Monday, September 15, 2014

Shenanigans and What Have You

It's been a hectic couple of weekends, each at opposite ends of the country.  Just after my last post, my friend Jian from high school in Baltimore, currently doing Science in Zurich (I am very much in awe at having a friend who does real-life Science for a living), came to visit for a few days.  This gave me a chance to explore a lot of pubs and restaurants that I wouldn't have normally, as I am rarely the one who plans nights out.

However, in this case it fell upon me to plan a proper pub crawl for the Friday Jian arrived.  As this was his first time in Ireland, he insisted on eating dinner at a traditional Irish pub... unfortunately, without a reservation, getting a table off the cuff at a pub in the city centre at eight o'clock on a Friday night proved to be impossible.  So we went for Lebanese food instead at The Cedar Tree on St. Andrew's Street, one of my new favorite places that I lament not having the presence of mind to put in my book.  But every time I've eaten there the service has been lovely and the food delicious, and not overly expensive either.  Since we couldn't make up our minds on what to order, we ended up ordering a smattering of starter dishes, tapas-style, and ate them all.  There were some sort of sausages in tomato sauce and hummus with pita bread, but what sticks out in my mind as being especially delicious was a spicy halloumi cheese with chopped tomato and cucumber salad on the side.  Amazing.

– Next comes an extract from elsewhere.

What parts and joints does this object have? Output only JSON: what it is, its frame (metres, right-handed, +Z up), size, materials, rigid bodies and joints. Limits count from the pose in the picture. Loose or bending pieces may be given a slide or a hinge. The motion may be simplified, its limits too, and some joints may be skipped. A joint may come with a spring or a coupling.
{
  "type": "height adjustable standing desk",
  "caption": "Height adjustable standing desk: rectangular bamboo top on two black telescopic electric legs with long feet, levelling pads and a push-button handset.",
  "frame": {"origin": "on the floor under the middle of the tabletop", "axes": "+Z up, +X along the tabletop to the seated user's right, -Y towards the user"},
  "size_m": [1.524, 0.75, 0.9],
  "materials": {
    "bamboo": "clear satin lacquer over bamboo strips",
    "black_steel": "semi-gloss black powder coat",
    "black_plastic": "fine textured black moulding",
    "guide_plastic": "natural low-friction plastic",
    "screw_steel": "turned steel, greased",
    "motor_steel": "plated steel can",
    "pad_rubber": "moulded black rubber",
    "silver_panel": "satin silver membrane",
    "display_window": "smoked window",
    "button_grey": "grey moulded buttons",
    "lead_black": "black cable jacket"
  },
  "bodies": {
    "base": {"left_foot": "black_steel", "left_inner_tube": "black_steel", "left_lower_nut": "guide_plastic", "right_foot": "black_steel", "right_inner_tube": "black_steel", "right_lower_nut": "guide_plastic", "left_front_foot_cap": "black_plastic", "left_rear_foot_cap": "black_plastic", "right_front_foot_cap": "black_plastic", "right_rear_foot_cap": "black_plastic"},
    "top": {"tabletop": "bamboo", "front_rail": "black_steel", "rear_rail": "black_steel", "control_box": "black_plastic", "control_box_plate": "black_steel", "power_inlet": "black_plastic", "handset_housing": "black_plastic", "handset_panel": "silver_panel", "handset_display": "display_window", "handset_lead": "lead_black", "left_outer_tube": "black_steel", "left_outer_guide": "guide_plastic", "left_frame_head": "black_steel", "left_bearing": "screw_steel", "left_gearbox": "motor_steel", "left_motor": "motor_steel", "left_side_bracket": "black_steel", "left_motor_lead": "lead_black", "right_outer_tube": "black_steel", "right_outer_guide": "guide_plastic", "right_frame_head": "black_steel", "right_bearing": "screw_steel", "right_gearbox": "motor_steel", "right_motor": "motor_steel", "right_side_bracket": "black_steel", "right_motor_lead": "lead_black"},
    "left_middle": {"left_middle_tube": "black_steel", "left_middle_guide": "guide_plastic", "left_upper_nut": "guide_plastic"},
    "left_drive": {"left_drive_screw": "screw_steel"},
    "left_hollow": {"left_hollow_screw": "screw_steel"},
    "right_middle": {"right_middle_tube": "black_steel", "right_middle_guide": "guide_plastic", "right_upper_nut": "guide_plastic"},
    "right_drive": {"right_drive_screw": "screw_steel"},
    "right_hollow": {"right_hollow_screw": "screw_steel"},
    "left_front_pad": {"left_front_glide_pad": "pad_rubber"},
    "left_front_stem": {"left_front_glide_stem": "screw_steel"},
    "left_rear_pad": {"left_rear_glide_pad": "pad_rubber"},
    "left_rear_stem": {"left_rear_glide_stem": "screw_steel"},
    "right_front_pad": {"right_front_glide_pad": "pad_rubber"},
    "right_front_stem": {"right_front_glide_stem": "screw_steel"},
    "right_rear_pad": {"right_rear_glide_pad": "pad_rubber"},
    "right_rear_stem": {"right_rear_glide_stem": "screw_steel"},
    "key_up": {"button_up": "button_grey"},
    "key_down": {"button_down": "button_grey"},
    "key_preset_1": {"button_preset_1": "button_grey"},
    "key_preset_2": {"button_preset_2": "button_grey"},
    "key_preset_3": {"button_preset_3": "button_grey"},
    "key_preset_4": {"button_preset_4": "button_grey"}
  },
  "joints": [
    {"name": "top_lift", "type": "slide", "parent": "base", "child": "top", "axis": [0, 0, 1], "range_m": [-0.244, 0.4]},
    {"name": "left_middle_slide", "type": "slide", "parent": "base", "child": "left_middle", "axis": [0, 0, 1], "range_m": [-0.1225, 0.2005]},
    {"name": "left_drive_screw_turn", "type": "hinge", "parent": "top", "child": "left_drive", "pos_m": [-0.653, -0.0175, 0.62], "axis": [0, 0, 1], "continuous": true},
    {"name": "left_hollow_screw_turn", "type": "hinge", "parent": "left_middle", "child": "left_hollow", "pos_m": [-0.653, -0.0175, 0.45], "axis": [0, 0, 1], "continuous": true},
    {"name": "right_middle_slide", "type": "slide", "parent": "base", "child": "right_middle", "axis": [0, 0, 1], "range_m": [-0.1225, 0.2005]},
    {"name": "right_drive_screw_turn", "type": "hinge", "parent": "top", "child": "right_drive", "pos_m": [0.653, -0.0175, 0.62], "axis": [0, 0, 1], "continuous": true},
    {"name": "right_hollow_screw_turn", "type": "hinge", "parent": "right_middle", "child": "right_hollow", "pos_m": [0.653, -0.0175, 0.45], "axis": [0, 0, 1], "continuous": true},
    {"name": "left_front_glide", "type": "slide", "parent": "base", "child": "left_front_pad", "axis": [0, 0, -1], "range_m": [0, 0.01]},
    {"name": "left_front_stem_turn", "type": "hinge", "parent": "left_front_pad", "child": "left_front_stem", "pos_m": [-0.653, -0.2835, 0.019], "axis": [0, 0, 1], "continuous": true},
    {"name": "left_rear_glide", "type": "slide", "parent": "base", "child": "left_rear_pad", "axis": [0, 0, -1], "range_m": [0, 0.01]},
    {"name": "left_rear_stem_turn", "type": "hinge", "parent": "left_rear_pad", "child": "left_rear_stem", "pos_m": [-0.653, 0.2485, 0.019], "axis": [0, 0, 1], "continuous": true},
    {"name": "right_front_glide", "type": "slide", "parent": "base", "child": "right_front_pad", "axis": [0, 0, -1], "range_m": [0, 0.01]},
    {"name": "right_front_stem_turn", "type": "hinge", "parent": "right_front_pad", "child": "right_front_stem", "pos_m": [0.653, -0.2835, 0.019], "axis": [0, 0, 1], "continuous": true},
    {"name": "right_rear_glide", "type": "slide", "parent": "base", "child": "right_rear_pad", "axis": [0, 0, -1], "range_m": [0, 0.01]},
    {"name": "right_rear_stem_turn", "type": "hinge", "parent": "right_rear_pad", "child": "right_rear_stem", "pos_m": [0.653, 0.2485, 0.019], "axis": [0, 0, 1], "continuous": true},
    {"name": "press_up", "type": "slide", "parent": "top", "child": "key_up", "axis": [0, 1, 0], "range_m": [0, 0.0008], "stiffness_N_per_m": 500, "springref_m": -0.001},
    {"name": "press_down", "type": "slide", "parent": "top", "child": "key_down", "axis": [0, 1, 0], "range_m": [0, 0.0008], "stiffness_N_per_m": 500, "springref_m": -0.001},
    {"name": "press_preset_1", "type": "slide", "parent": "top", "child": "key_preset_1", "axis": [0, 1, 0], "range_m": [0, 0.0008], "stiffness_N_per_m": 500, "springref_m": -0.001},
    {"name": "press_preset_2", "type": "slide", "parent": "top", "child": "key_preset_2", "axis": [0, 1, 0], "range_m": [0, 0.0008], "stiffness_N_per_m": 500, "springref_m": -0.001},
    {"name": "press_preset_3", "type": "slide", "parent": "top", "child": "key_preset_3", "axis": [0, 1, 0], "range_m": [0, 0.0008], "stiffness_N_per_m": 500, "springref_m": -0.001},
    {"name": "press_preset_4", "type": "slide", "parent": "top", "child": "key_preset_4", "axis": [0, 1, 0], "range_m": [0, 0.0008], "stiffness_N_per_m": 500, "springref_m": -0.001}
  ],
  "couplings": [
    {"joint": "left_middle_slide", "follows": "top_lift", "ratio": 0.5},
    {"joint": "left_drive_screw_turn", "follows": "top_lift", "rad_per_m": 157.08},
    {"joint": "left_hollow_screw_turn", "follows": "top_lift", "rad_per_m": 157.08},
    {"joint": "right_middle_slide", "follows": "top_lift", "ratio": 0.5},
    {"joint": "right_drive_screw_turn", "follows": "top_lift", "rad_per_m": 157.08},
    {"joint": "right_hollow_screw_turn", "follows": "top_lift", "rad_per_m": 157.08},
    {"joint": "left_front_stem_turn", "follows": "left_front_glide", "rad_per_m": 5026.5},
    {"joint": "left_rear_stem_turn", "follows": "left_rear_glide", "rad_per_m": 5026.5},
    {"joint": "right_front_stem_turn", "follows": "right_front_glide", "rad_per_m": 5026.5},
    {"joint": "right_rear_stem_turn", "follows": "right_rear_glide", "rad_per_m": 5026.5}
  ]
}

We met up with my friend Eoin from Blackrock and commenced with dignified and conversationly pints at the Porterhouse and the Mercantile, somewhat less orderly pints at The Temple Bar because Jian wanted to hear live music, and finished off with drunken, messy pints at The Mezz and Doyle's, just for nostalgia's sake.  In the morning I strangled off an impending hangover by eating leftover sausages from my asado and then embarking on a frenzied cycle to Tesco to buy beets for a pot of borscht I had to make for a friend's birthday party.  For lunch Jian and I went to the thankfully empty Stag's Head on the corner of Dame Lane, where we sat around in the cozy Victorian-era snug and he finally got to have his beef and Guinness stew.

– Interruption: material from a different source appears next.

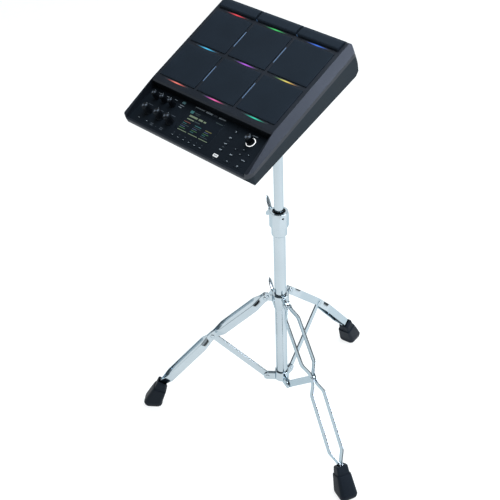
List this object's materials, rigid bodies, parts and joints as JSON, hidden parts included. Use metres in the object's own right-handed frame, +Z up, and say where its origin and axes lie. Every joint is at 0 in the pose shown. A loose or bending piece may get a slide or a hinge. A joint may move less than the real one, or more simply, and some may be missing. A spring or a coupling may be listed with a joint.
{
  "type": "percussion practice pad",
  "caption": "Nine-zone electronic percussion practice pad with lit pads, display, knobs and buttons, on a folding chrome double-braced tripod stand with height, swivel and tilt adjustment.",
  "frame": {"origin": "floor level, at the middle of the standing assembly's footprint box", "axes": "+Z up, -Y towards the player, +X to the player's right"},
  "size_m": [0.647, 0.6388, 1.0793],
  "materials": {
    "chrome": "polished chrome plate",
    "boot_rubber": "matt moulded rubber",
    "nylon": "black nylon",
    "dark_steel": "black powder coat",
    "zinc_steel": "zinc-plated steel",
    "upper_case": "fine-grained moulding",
    "lower_case": "grained moulding",
    "panel_face": "satin printed sheet",
    "pad_rubber": "fine matt rubber",
    "screen_glass": "clear window",
    "screen": "lit display",
    "board": "solder-masked board",
    "sensor": "brass sensor disc",
    "knob_plastic": "soft satin",
    "button_plastic": "satin",
    "lit_plastic": "backlit white",
    "light_guide": "translucent light guide"
  },
  "bodies": {
    "column": {"column_tube": "chrome", "column_collar": "chrome", "collar_bush": "nylon", "brace_hub": "chrome", "brace_hub_pins": "chrome"},
    "collar_bolt": {"collar_wing_bolt": "chrome"},
    "leg_hub": {"leg_hub": "chrome", "leg_hub_pins": "chrome"},
    "hub_bolt": {"leg_hub_wing_bolt": "chrome"},
    "pole": {"pole_tube": "chrome"},
    "tilter": {"tilter_base": "chrome"},
    "socket_bolt": {"socket_wing_bolt": "chrome"},
    "pad_unit": {"bottom_case": "lower_case", "top_case": "upper_case", "control_panel": "panel_face", "display_window": "screen_glass", "display_module": "screen", "panel_circuit_board": "board", "main_circuit_board": "board", "sensor_base_plate": "zinc_steel", "pad_sensors": "sensor", "main_pads": "pad_rubber", "edge_pads": "pad_rubber", "pad_light_guides": "light_guide", "divider_light_guides": "light_guide", "rear_panel": "dark_steel", "rear_connectors": "nylon", "case_screws": "zinc_steel", "case_feet": "boot_rubber", "dial_light_ring": "lit_plastic", "mounting_plate": "dark_steel", "mounting_bolts": "zinc_steel", "tilter_bracket": "dark_steel", "tilter_pivot_bolt": "chrome"},
    "tilt_nut": {"tilter_wing_nut": "chrome"},
    "left_brace": {"left_brace": "chrome"},
    "left_leg": {"left_leg": "chrome", "left_foot": "boot_rubber"},
    "front_brace": {"front_brace": "chrome"},
    "front_leg": {"front_leg": "chrome", "front_foot": "boot_rubber"},
    "rear_brace": {"rear_brace": "chrome"},
    "rear_leg": {"rear_leg": "chrome", "rear_foot": "boot_rubber"},
    "level_knob_1": {"level_knob_1": "knob_plastic"},
    "level_knob_2": {"level_knob_2": "knob_plastic"},
    "level_knob_3": {"level_knob_3": "knob_plastic"},
    "control_knob_1": {"control_knob_1": "knob_plastic"},
    "control_knob_2": {"control_knob_2": "knob_plastic"},
    "control_knob_3": {"control_knob_3": "knob_plastic"},
    "value_dial": {"value_dial": "knob_plastic"},
    "function_buttons": {"function_buttons": "button_plastic"},
    "quick_button": {"quick_button": "button_plastic"},
    "menu_buttons": {"menu_buttons": "button_plastic"},
    "lit_button": {"lit_button": "lit_plastic"},
    "arrow_buttons": {"arrow_buttons": "button_plastic"},
    "exit_button": {"exit_button": "button_plastic"},
    "enter_button": {"enter_button": "button_plastic"},
    "minus_button": {"minus_button": "button_plastic"},
    "plus_button": {"plus_button": "button_plastic"}
  },
  "joints": [
    {"name": "left_brace_fold", "type": "hinge", "parent": "column", "child": "left_brace", "pos_m": [-0.05773, -0.06921, 0.11], "axis": [0.6485, -0.7612, 0], "range_deg": [-37, 4]},
    {"name": "left_leg_fold", "type": "hinge", "parent": "left_brace", "child": "left_leg", "pos_m": [-0.16165, -0.15774, 0.2365], "axis": [0.6485, -0.7612, 0], "range_deg": [-8, 74]},
    {"name": "front_brace_fold", "type": "hinge", "parent": "column", "child": "front_brace", "pos_m": [0.00529, -0.05761, 0.11], "axis": [0.335, 0.9422, 0], "range_deg": [-37, 4]},
    {"name": "front_leg_fold", "type": "hinge", "parent": "front_brace", "child": "front_leg", "pos_m": [0.13392, -0.10334, 0.2365], "axis": [0.335, 0.9422, 0], "range_deg": [-8, 74]},
    {"name": "rear_brace_fold", "type": "hinge", "parent": "column", "child": "rear_brace", "pos_m": [-0.03627, -0.00883, 0.11], "axis": [-0.9835, -0.181, 0], "range_deg": [-37, 4]},
    {"name": "rear_leg_fold", "type": "hinge", "parent": "rear_brace", "child": "rear_leg", "pos_m": [-0.06098, 0.12543, 0.2365], "axis": [-0.9835, -0.181, 0], "range_deg": [-8, 74]},
    {"name": "leg_hub_slide", "type": "hinge", "parent": "left_leg", "child": "leg_hub", "pos_m": [-0.05773, -0.06921, 0.363], "axis": [0.6485, -0.7612, 0], "range_deg": [-37, 4]},
    {"name": "leg_hub_bolt_turn", "type": "hinge", "parent": "leg_hub", "child": "hub_bolt", "pos_m": [-0.02957, -0.04522, 0.3545], "axis": [-0.9422, 0.335, 0], "range_deg": [-20, 630]},
    {"name": "collar_bolt_turn", "type": "hinge", "parent": "column", "child": "collar_bolt", "pos_m": [-0.02957, -0.04522, 0.593], "axis": [-0.9422, 0.335, 0], "range_deg": [-20, 630]},
    {"name": "pole_height", "type": "slide", "parent": "column", "child": "pole", "axis": [0, 0, 1], "range_m": [-0.21, 0.1]},
    {"name": "pad_swivel", "type": "hinge", "parent": "pole", "child": "tilter", "pos_m": [-0.02957, -0.04522, 0.863], "axis": [0, 0, 1], "continuous": true},
    {"name": "socket_bolt_turn", "type": "hinge", "parent": "tilter", "child": "socket_bolt", "pos_m": [-0.02957, -0.02022, 0.881], "axis": [0, 1, 0], "range_deg": [-20, 630]},
    {"name": "pad_tilt", "type": "hinge", "parent": "tilter", "child": "pad_unit", "pos_m": [-0.02957, -0.08826, 0.92398], "axis": [1, 0, 0], "range_deg": [-21, 35]},
    {"name": "tilt_nut_turn", "type": "hinge", "parent": "pad_unit", "child": "tilt_nut", "pos_m": [-0.02957, -0.08826, 0.92398], "axis": [-1, 0, 0], "range_deg": [-20, 630]},
    {"name": "level_knob_1_turn", "type": "hinge", "parent": "pad_unit", "child": "level_knob_1", "pos_m": [-0.17957, -0.25368, 0.93216], "axis": [0, -0.4594, 0.8882], "range_deg": [-150, 150]},
    {"name": "level_knob_2_turn", "type": "hinge", "parent": "pad_unit", "child": "level_knob_2", "pos_m": [-0.15457, -0.25368, 0.93216], "axis": [0, -0.4594, 0.8882], "range_deg": [-150, 150]},
    {"name": "level_knob_3_turn", "type": "hinge", "parent": "pad_unit", "child": "level_knob_3", "pos_m": [-0.12857, -0.25368, 0.93216], "axis": [0, -0.4594, 0.8882], "range_deg": [-150, 150]},
    {"name": "control_knob_1_turn", "type": "hinge", "parent": "pad_unit", "child": "control_knob_1", "pos_m": [-0.17077, -0.28655, 0.91516], "axis": [0, -0.4594, 0.8882], "range_deg": [-150, 150]},
    {"name": "control_knob_2_turn", "type": "hinge", "parent": "pad_unit", "child": "control_knob_2", "pos_m": [-0.13277, -0.28655, 0.91516], "axis": [0, -0.4594, 0.8882], "range_deg": [-150, 150]},
    {"name": "control_knob_3_turn", "type": "hinge", "parent": "pad_unit", "child": "control_knob_3", "pos_m": [-0.10177, -0.28655, 0.91516], "axis": [0, -0.4594, 0.8882], "range_deg": [-150, 150]},
    {"name": "value_dial_turn", "type": "hinge", "parent": "pad_unit", "child": "value_dial", "pos_m": [0.10553, -0.25475, 0.93161], "axis": [0, -0.4594, 0.8882], "continuous": true},
    {"name": "function_buttons_press", "type": "slide", "parent": "pad_unit", "child": "function_buttons", "axis": [0, 0.4594, -0.8882], "range_m": [0, 0.001], "stiffness_N_per_m": 400, "springref_m": -0.001},
    {"name": "quick_button_press", "type": "slide", "parent": "pad_unit", "child": "quick_button", "axis": [0, 0.4594, -0.8882], "range_m": [0, 0.001], "stiffness_N_per_m": 400, "springref_m": -0.001},
    {"name": "menu_buttons_press", "type": "slide", "parent": "pad_unit", "child": "menu_buttons", "axis": [0, 0.4594, -0.8882], "range_m": [0, 0.001], "stiffness_N_per_m": 400, "springref_m": -0.001},
    {"name": "lit_button_press", "type": "slide", "parent": "pad_unit", "child": "lit_button", "axis": [0, 0.4594, -0.8882], "range_m": [0, 0.001], "stiffness_N_per_m": 400, "springref_m": -0.001},
    {"name": "arrow_buttons_press", "type": "slide", "parent": "pad_unit", "child": "arrow_buttons", "axis": [0, 0.4594, -0.8882], "range_m": [0, 0.001], "stiffness_N_per_m": 400, "springref_m": -0.001},
    {"name": "exit_button_press", "type": "slide", "parent": "pad_unit", "child": "exit_button", "axis": [0, 0.4594, -0.8882], "range_m": [0, 0.001], "stiffness_N_per_m": 400, "springref_m": -0.001},
    {"name": "enter_button_press", "type": "slide", "parent": "pad_unit", "child": "enter_button", "axis": [0, 0.4594, -0.8882], "range_m": [0, 0.001], "stiffness_N_per_m": 400, "springref_m": -0.001},
    {"name": "minus_button_press", "type": "slide", "parent": "pad_unit", "child": "minus_button", "axis": [0, 0.4594, -0.8882], "range_m": [0, 0.001], "stiffness_N_per_m": 400, "springref_m": -0.001},
    {"name": "plus_button_press", "type": "slide", "parent": "pad_unit", "child": "plus_button", "axis": [0, 0.4594, -0.8882], "range_m": [0, 0.001], "stiffness_N_per_m": 400, "springref_m": -0.001}
  ],
  "couplings": [
    {"joint": "left_leg_fold", "follows": "left_brace_fold", "ratio": -2},
    {"joint": "front_brace_fold", "follows": "left_brace_fold", "ratio": 1},
    {"joint": "front_leg_fold", "follows": "left_brace_fold", "ratio": -2},
    {"joint": "rear_brace_fold", "follows": "left_brace_fold", "ratio": 1},
    {"joint": "rear_leg_fold", "follows": "left_brace_fold", "ratio": -2},
    {"joint": "leg_hub_slide", "follows": "left_brace_fold", "ratio": 1}
  ]
}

Over the course of the next two days, I gave him the full-on walking tour of inner Dublin: St. Stephen's Green and the open air art gallery lining its fences, Dublin Castle and the sand sculptures, the National Archaeology Museum where we learned about Brian Boru and the Vikings, Trinity College, Christchurch Cathedral, and finished off with tea at Bewley's Cafe.  He was pretty thrilled at how arty and musical Dublin is, which I remember being stunned by when I first came here but by now just take it as the norm.  Everywhere you go you're being accosted by buskers or street artists or outdoor Shakespeare plays or something of the sort, which he says is not the case in Zurich.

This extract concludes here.